**What is expected**
Take every line from the listing below that includes "rigid" and copy it.

**Data extract**
--------------------
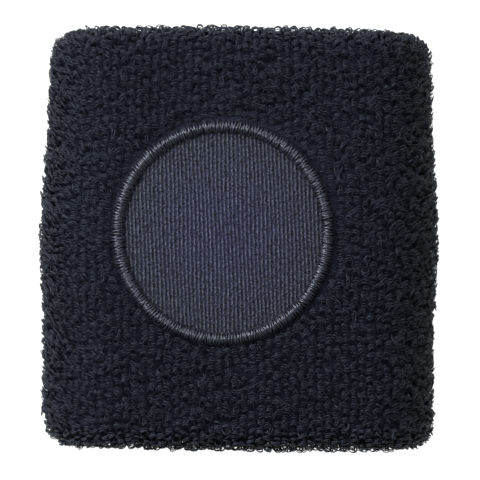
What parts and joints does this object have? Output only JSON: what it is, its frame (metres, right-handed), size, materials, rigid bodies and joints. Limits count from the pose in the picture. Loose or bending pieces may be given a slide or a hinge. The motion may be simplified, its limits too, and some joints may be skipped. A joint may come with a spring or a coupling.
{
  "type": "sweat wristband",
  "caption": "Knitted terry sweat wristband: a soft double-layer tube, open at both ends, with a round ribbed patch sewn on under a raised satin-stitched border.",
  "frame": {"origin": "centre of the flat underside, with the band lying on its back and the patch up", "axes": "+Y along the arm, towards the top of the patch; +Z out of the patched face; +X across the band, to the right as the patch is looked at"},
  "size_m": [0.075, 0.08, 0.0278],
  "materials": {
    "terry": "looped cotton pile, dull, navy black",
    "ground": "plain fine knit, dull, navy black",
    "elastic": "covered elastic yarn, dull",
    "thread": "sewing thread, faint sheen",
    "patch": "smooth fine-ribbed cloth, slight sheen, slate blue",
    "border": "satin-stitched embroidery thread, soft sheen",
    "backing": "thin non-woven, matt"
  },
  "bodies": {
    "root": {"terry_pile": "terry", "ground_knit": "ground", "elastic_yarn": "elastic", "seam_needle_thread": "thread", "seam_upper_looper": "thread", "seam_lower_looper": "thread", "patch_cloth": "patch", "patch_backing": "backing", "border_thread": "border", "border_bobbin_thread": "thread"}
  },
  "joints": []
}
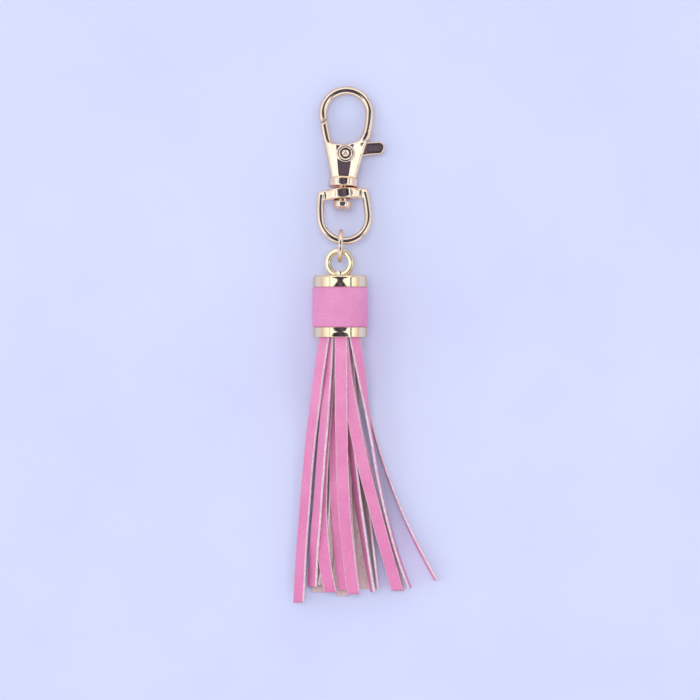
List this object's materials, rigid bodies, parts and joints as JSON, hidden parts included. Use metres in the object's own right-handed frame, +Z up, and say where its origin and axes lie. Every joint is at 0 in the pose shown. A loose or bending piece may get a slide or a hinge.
--------------------
**Answer in full**
What parts and joints does this object have? Output only JSON: what it is, its frame (metres, right-handed), size, materials, rigid bodies and joints. Limits count from the pose in the picture. Loose or bending pieces may be given a slide or a hinge. The motion may be simplified, its limits too, and some joints may be skipped. A joint may come with a spring or a coupling.
List this object's materials, rigid bodies, parts and joints as JSON, hidden parts included. Use metres in the object's own right-handed frame, +Z up, and say where its origin and axes lie. Every joint is at 0 in the pose shown. A loose or bending piece may get a slide or a hinge.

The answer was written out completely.